**What you are asked to do:** Output only the lines from the start of the entries through the line holding "self.slots = []". Each line must match the original exactly.

**Task material:**
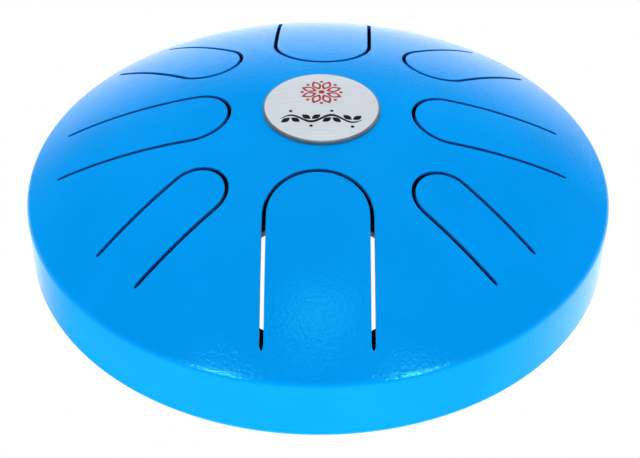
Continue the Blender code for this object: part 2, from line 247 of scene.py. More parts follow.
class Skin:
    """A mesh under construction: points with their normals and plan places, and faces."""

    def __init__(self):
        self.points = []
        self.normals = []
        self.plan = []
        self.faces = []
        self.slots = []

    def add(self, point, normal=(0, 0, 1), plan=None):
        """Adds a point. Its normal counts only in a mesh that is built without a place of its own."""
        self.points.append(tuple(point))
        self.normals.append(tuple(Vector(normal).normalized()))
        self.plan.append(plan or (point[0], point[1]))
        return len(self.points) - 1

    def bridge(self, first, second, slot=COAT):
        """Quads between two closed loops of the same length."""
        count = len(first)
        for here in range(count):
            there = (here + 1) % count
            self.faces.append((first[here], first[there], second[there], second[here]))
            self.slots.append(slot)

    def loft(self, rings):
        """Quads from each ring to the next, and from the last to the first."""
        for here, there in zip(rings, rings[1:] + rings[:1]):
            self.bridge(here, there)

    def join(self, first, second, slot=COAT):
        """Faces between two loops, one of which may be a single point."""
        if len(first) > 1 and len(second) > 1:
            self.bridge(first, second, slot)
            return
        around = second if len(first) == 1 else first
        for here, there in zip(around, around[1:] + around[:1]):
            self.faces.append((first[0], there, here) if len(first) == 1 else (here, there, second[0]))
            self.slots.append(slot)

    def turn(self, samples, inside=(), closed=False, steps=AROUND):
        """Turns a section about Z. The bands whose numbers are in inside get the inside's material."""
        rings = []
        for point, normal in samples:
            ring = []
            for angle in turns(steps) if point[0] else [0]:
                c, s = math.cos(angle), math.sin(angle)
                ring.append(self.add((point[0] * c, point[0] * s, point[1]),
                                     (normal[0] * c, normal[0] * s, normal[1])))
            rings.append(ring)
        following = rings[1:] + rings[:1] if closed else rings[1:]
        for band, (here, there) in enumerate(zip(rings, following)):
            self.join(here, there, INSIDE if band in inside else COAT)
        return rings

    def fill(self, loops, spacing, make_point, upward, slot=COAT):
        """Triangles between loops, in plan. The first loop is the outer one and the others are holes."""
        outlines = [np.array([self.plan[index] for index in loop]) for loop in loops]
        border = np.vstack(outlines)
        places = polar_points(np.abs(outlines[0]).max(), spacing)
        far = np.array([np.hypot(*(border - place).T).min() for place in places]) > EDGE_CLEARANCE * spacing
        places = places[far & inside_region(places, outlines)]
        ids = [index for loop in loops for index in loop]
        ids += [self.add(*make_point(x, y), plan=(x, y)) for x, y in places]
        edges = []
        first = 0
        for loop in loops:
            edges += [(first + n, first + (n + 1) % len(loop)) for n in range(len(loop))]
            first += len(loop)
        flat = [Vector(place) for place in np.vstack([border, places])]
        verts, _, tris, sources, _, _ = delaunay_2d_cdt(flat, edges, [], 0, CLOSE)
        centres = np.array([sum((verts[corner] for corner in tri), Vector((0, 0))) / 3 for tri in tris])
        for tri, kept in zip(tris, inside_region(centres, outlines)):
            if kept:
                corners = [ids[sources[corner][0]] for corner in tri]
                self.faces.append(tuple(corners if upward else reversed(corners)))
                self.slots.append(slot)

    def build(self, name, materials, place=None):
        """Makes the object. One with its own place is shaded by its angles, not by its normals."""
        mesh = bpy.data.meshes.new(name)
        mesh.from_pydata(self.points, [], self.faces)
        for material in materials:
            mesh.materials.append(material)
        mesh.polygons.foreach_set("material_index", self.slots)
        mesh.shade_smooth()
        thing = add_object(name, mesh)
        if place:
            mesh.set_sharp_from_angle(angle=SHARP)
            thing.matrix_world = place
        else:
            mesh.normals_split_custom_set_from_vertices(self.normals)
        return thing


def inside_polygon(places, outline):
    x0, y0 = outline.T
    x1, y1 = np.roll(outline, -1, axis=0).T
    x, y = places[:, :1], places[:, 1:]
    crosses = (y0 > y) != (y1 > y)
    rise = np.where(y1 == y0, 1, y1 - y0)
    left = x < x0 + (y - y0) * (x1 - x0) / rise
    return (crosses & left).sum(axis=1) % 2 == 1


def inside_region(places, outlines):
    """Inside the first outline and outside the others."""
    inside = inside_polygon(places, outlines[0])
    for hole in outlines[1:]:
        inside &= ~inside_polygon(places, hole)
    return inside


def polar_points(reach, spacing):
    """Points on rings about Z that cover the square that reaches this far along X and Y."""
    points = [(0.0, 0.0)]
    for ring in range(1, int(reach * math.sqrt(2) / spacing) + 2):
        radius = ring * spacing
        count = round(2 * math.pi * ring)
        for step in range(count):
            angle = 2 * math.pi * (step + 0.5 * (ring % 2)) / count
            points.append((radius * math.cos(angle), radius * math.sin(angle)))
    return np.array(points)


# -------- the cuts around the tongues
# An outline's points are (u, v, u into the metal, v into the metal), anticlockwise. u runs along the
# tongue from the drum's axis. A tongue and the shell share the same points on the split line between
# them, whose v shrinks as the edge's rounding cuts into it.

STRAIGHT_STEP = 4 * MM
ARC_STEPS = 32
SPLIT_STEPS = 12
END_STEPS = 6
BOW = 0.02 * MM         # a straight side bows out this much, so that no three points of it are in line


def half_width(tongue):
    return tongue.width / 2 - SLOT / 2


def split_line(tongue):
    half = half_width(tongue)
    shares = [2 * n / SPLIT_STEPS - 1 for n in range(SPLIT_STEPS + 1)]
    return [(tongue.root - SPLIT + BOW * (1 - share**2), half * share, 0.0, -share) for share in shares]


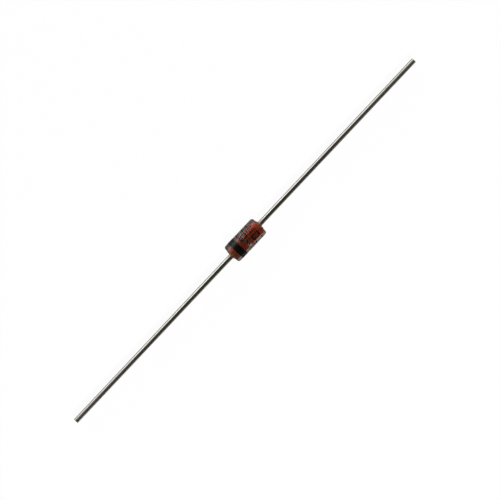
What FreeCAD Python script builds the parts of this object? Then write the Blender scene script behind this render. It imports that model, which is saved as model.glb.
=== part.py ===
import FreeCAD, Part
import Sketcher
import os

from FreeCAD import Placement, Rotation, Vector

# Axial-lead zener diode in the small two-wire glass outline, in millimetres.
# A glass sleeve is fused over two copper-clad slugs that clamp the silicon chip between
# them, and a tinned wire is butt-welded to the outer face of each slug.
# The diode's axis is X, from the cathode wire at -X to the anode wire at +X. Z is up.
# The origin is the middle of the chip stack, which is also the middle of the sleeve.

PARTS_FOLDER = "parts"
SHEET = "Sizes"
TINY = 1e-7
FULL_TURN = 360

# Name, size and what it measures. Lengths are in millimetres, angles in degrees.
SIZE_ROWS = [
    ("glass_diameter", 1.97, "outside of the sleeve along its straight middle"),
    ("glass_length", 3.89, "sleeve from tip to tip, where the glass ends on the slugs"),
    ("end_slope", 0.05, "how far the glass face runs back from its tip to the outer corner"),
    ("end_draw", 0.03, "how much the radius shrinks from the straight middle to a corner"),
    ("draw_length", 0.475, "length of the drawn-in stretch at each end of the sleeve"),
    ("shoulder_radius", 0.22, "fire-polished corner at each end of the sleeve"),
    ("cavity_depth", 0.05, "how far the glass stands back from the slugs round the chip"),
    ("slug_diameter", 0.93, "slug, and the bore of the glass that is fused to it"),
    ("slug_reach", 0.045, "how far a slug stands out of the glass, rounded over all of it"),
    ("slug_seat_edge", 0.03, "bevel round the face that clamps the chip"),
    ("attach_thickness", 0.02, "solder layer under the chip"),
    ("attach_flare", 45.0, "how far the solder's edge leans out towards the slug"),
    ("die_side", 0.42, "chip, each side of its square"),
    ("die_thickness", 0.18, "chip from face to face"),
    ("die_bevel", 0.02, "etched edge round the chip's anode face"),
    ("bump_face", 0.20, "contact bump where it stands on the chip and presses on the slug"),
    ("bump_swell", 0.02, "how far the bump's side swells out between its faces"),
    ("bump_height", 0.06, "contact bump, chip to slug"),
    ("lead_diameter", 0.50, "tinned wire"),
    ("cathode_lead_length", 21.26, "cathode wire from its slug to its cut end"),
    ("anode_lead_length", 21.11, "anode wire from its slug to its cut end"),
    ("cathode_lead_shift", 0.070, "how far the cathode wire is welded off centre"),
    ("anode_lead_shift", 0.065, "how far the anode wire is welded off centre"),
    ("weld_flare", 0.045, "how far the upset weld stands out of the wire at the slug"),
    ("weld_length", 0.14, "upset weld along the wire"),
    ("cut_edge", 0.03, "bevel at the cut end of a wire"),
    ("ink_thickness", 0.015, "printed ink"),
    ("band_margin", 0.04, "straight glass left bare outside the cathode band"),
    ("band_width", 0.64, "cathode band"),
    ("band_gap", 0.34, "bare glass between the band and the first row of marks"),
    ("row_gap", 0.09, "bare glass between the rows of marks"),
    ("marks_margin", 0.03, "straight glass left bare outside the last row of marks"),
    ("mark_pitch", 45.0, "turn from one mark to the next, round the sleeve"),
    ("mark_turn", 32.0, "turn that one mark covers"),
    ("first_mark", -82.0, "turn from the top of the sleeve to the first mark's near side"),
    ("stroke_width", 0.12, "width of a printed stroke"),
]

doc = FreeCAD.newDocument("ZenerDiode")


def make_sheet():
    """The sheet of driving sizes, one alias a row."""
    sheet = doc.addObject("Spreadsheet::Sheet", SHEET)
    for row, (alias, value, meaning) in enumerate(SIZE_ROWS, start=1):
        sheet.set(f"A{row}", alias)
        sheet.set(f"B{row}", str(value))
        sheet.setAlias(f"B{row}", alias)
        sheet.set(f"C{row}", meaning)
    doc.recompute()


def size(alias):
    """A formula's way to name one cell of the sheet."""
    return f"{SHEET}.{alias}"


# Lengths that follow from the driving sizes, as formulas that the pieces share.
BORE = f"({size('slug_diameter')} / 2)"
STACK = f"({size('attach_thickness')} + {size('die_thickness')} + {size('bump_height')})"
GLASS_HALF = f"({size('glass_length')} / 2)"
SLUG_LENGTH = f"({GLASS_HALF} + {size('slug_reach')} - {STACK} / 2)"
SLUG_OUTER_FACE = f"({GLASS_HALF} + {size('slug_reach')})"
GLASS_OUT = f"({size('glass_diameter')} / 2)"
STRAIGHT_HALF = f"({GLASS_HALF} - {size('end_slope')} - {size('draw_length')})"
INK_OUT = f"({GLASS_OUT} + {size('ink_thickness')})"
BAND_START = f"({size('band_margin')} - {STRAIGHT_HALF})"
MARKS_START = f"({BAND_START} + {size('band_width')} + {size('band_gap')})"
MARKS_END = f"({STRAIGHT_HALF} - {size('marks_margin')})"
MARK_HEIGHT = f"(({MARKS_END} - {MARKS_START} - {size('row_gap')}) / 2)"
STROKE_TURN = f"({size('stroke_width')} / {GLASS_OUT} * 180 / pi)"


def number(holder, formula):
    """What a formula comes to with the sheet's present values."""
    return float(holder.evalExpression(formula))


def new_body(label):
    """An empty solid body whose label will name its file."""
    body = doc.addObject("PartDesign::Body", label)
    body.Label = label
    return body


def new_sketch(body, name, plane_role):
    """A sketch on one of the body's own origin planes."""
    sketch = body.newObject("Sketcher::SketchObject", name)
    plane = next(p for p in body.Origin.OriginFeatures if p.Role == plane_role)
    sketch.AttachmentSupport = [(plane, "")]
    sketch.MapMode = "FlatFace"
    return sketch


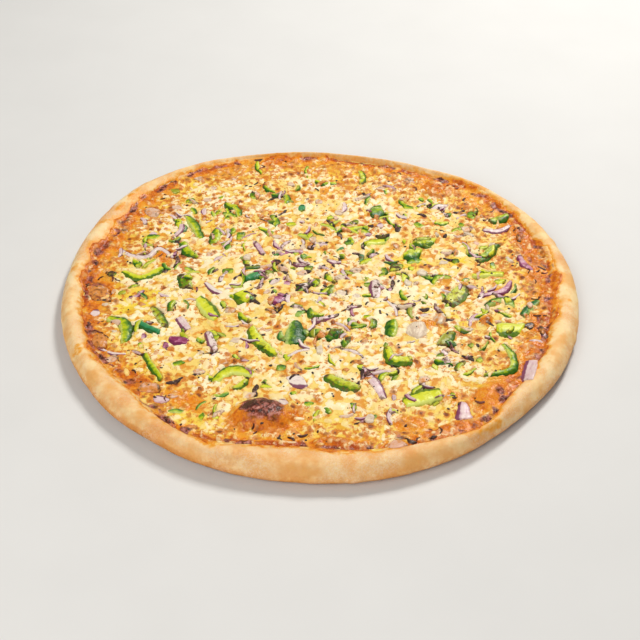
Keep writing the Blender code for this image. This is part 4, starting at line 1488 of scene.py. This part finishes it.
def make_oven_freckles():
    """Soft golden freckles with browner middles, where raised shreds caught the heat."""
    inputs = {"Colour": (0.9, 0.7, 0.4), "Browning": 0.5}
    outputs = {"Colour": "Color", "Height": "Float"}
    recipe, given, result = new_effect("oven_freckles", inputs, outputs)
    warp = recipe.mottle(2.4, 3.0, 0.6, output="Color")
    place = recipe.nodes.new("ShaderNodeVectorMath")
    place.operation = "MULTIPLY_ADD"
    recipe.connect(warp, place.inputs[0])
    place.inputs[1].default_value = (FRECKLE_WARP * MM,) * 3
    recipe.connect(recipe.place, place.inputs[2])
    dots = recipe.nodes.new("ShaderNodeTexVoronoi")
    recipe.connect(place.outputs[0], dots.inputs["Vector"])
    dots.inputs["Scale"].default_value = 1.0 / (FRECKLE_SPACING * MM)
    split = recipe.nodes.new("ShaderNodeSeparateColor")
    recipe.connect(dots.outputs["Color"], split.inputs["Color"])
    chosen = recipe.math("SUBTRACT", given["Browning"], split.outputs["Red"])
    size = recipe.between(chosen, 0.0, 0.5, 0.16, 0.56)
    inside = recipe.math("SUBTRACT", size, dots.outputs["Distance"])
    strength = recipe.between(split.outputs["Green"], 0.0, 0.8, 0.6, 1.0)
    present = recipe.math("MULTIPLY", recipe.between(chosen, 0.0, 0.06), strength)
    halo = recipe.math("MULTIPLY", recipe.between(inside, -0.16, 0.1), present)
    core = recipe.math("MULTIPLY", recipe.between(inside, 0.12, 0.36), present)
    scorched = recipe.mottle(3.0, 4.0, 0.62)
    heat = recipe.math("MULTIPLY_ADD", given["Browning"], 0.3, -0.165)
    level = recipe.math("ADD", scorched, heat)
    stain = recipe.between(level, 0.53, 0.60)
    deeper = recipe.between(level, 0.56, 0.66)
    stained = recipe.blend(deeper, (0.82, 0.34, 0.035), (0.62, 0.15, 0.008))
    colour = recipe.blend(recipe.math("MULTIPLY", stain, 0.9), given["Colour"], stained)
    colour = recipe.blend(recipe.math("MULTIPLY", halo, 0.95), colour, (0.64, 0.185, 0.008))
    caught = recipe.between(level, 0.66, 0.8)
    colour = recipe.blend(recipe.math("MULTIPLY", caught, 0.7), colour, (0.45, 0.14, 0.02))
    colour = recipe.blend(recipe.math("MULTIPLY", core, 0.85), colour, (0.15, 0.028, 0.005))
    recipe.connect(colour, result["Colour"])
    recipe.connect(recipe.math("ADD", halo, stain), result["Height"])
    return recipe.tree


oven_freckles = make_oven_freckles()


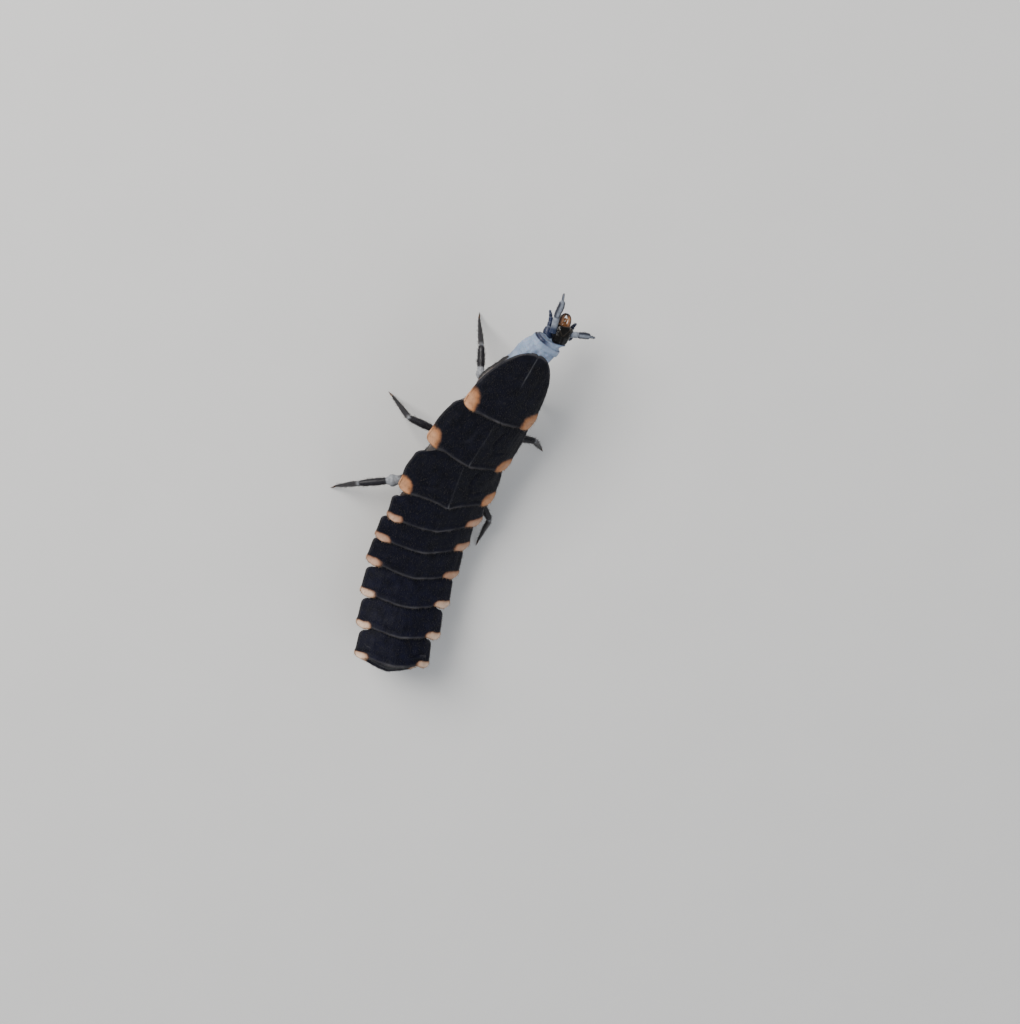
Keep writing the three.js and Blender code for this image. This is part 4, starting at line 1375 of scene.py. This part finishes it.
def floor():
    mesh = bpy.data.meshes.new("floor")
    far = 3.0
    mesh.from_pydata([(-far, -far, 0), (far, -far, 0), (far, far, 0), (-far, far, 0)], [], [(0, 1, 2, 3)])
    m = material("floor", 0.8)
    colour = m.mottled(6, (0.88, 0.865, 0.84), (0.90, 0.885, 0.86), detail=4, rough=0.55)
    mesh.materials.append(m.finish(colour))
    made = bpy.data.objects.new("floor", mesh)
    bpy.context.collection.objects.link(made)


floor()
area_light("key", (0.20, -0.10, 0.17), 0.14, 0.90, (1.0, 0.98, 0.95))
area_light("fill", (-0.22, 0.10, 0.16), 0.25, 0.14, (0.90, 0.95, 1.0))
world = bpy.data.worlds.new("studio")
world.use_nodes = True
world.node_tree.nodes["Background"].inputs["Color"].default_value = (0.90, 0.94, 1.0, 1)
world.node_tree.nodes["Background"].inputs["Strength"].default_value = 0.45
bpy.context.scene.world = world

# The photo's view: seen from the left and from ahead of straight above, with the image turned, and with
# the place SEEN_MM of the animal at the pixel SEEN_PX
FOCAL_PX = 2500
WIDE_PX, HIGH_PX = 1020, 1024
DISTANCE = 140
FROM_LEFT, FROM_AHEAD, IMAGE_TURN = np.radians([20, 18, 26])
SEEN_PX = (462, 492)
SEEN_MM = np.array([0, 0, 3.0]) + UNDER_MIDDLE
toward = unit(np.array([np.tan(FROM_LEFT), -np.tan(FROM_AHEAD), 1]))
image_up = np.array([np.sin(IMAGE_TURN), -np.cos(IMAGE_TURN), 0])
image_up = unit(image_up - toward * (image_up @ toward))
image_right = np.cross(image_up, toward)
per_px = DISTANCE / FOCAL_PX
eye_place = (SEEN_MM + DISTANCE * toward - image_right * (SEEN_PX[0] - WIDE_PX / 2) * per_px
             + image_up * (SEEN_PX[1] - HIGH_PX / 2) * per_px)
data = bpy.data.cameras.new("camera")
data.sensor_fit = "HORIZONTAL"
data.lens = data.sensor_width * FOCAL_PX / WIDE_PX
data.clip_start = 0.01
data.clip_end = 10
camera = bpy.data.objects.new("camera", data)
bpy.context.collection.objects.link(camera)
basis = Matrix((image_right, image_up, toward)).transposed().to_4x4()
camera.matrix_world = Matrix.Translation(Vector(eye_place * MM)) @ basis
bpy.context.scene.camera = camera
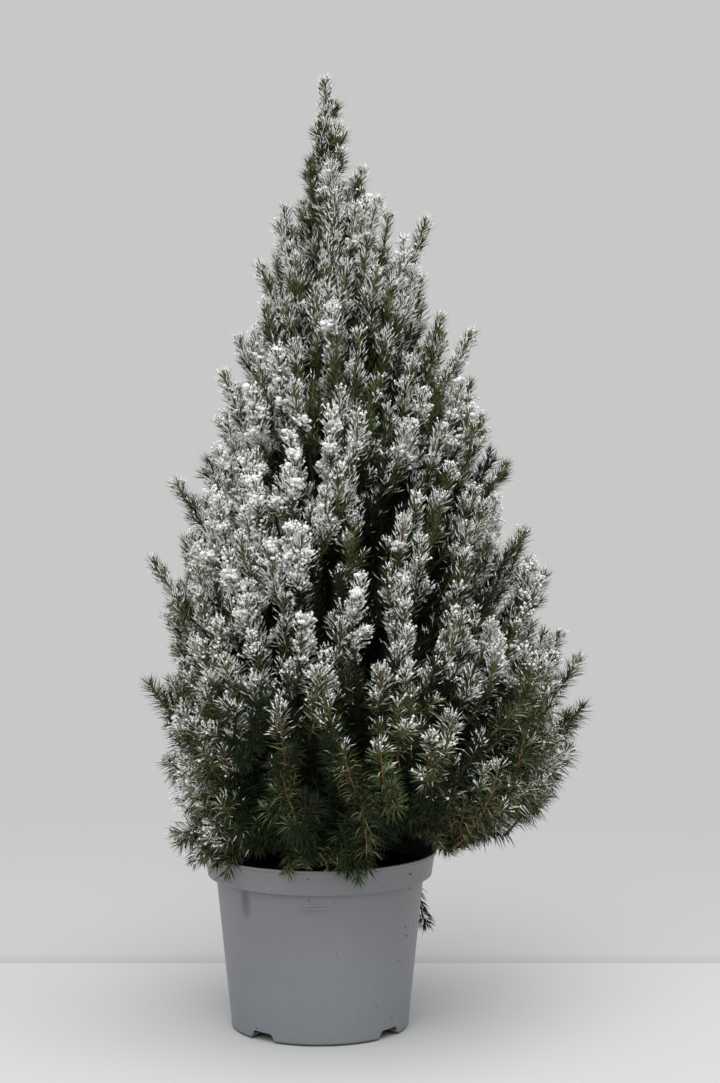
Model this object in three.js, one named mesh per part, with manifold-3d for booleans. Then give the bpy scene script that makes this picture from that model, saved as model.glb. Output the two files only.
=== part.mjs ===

**Solution to this exercise:**
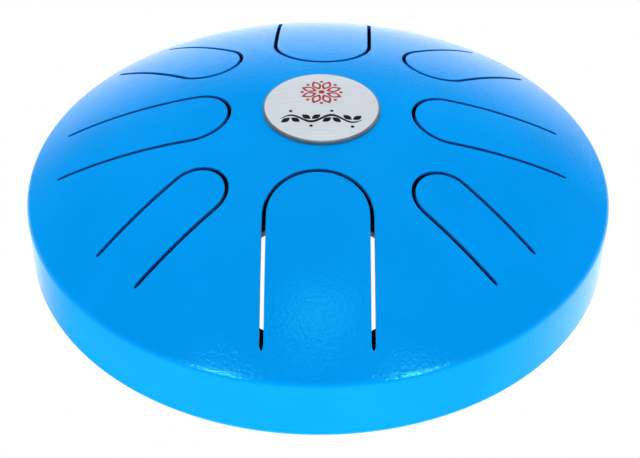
Continue the Blender code for this object: part 2, from line 247 of scene.py. More parts follow.
class Skin:
    """A mesh under construction: points with their normals and plan places, and faces."""

    def __init__(self):
        self.points = []
        self.normals = []
        self.plan = []
        self.faces = []
        self.slots = []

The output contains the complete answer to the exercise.